## PROBLEM STATEMENT:
Search the data for the string "FreeCAD" and gather each line it is in.

---------------

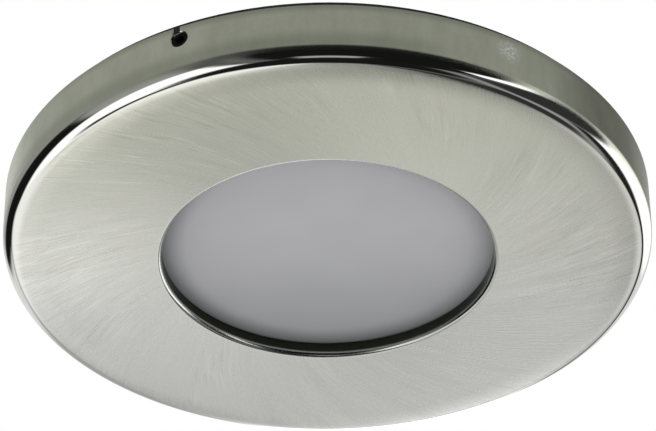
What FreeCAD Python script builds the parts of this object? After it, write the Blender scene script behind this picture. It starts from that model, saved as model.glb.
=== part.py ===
import FreeCAD, Part
import Sketcher
import math
import os
import re

# Soffit downlight: a thin round trim with a frosted lens, on a die-cast housing that passes
# through a round hole in a soffit and is held there by two sprung clips.
# Millimetres. The origin is the middle of the soffit's underside, +Z goes up into the soffit
# and the light shines down, along -Z.

SIZES = {
    # trim cover, pressed from sheet, with a turned-in lip round the aperture
    "rim_radius": 50,
    "cover_sheet": 1,
    "rim_gap": 1.5,
    "face_drop": 11.2,
    "edge_radius": 2.3,
    "aperture_radius": 25.65,
    "lip_radius": 0.7,
    "lip_rise": 2.4,
    # keyhole notches in the skirt and the grub screws behind them
    "notch_count": 3,
    "notch_angle": 245,
    "notch_clearance": 0.05,
    "notch_drop": 2.3,
    "slit_width": 1,
    "slit_offset": 0.48,
    "lock_screw_radius": 1.25,
    "lock_screw_length": 5,
    "lock_screw_inset": 0.25,
    "lock_socket_flats": 1.3,
    "lock_socket_depth": 1.2,
    "thread_clearance": 0.05,
    # lens, its gasket and the ring that holds it down
    "lens_gap": 0.2,
    "lens_overlap": 1.95,
    "lens_thickness": 2.2,
    "lens_bevel": 0.3,
    "gasket_wall": 0.5,
    "gasket_clearance": 0.1,
    "ring_sheet": 0.6,
    "ring_overlap": 1.8,
    "ring_flange": 6.2,
    "stud_reach": 3.3,
    "stud_count": 4,
    "stud_angle": 45,
    "stud_radius": 1,
    "stud_length": 2.8,
    "stud_clearance": 0.2,
    "nut_flats": 4,
    "nut_height": 1.6,
    # cover seal, between the cover and the housing's rim wall
    "seal_width": 3.4,
    "seal_inset": 0.2,
    "seal_height": 1.4,
    # housing casting
    "housing_gap": 0.3,
    "rim_wall": 6.2,
    "housing_sink": 0.5,
    "plate_thickness": 2.7,
    "can_radius": 27,
    "can_wall": 2,
    "can_rise": 16,
    "deck_level": 5,
    "deck_thickness": 2,
    "fin_depth": 3,
    "fin_width": 1.4,
    "fin_drop": 1.5,
    "fin_spacing": 12,
    "fins_each_side": 11,
    # soffit gasket, on a step along the edge of the housing
    "soffit_gasket_width": 4.2,
    "soffit_gasket_height": 1.5,
    # light source
    "pad_thickness": 0.3,
    "led_board_margin": 4,
    "board_thickness": 1.6,
    "led_size": 3,
    "led_height": 0.7,
    "led_inset": 3.1,
    "led_count": 12,
    "reflector_wall": 0.8,
    "reflector_seat_width": 5.2,
    "reflector_flange": 2,
    "reflector_clearance": 0.3,
    "board_screw_inset": 2.2,
    "board_screw_count": 3,
    "screw_radius": 1,
    "screw_head_radius": 1.9,
    "screw_head_height": 1.2,
    "screw_socket_flats": 1.3,
    "screw_socket_depth": 0.8,
    "board_screw_grip": 1.6,
    "lead_radius": 0.6,
    "lead_place": 7,
    "lead_spacing": 2.4,
    "lead_hole_radius": 0.8,
    # driver
    "standoff_height": 1.5,
    "standoff_radius": 2.2,
    "driver_board_gap": 0.8,
    "driver_screw_inset": 3.6,
    "driver_screw_grip": 1.8,
    "part_gap": 0.05,
    "transformer_length": 8,
    "core_stand": 1,
    "core_length": 4,
    "core_headroom": 1.1,
    "transformer_edge_gap": 0.7,
    "transformer_locknut_gap": 1.5,
    "capacitor_radius": 2.5,
    "capacitor_headroom": 1.7,
    "capacitor_inset": 5.7,
    "capacitor_spacing": 6,
    "terminal_length": 12.6,
    "terminal_width": 6,
    "terminal_headroom": 1.1,
    "terminal_inset": 6.2,
    "terminal_shift": 1.5,
    "terminal_ways": 3,
    "terminal_pitch": 4,
    "terminal_bore": 1.2,
    "terminal_screw_radius": 1.1,
    "terminal_screw_length": 1.5,
    "terminal_slot": 0.5,
    "rectifier_size": 4,
    "rectifier_height": 1.8,
    "rectifier_inset": 7.7,
    # rear cover
    "rear_gasket_height": 0.8,
    "rear_gasket_inset": 0.25,
    "rear_cover_thickness": 2,
    "rear_edge_radius": 0.8,
    "column_radius": 2.6,
    "column_inset": 2.4,
    "column_count": 4,
    "column_angle": 45,
    "rear_screw_grip": 6,
    # cable gland
    "gland_thread_radius": 5.9,
    "gland_thread_length": 5,
    "gland_bore_clearance": 0.35,
    "gland_hex_wall": 1.2,
    "gland_hex_height": 3.5,
    "gland_neck_radius": 6.3,
    "gland_neck_length": 4.6,
    "cable_radius": 3.25,
    "gland_wall": 1.1,
    "gland_seal_height": 6,
    "cap_wall": 1.4,
    "cap_gap": 0.3,
    "cap_clearance": 0.1,
    "cap_height": 8.2,
    "cap_top": 3.6,
    "cap_mouth_clearance": 0.75,
    "cap_chamfer": 1.6,
    "locknut_wall": 1.1,
    "locknut_height": 2.2,
    # sprung clips
    "clip_pad_depth": 3,
    "clip_pad_margin": 0.9,
    "bracket_sheet": 1,
    "bracket_base": 1.2,
    "bracket_ear_wall": 1.4,
    "rivet_radius": 1.2,
    "rivet_head_radius": 1.8,
    "rivet_head": 0.8,
    "rivet_grip": 2.4,
    "rivet_drop": 1.2,
    "rivet_rise": 4.6,
    "bracket_drop": 1,
    "pivot_level": 6,
    "pin_radius": 1,
    "pin_clearance": 0.06,
    "pin_head_radius": 1.7,
    "pin_head": 0.8,
    "arm_sheet": 0.8,
    "arm_gap": 0.3,
    "arm_length": 13.4,
    "arm_back": 1.4,
    "arm_tip": 2.2,
    "arm_tip_rise": 1.6,
    "pad_length": 5,
    "pad_height": 0.7,
    "pad_margin": 0.6,
    "wire_radius": 0.4,
    "coil_clearance": 0.4,
    "coil_turns": 4,
    "coil_pitch": 1.3,
    "coil_side_gap": 0.8375,
    "leg_gap": 0.2,
    "coil_rear_leg": 4.4,
    "coil_front_leg": 8,
}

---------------

## FINAL ANSWER:
What FreeCAD Python script builds the parts of this object? After it, write the Blender scene script behind this picture. It starts from that model, saved as model.glb.
import FreeCAD, Part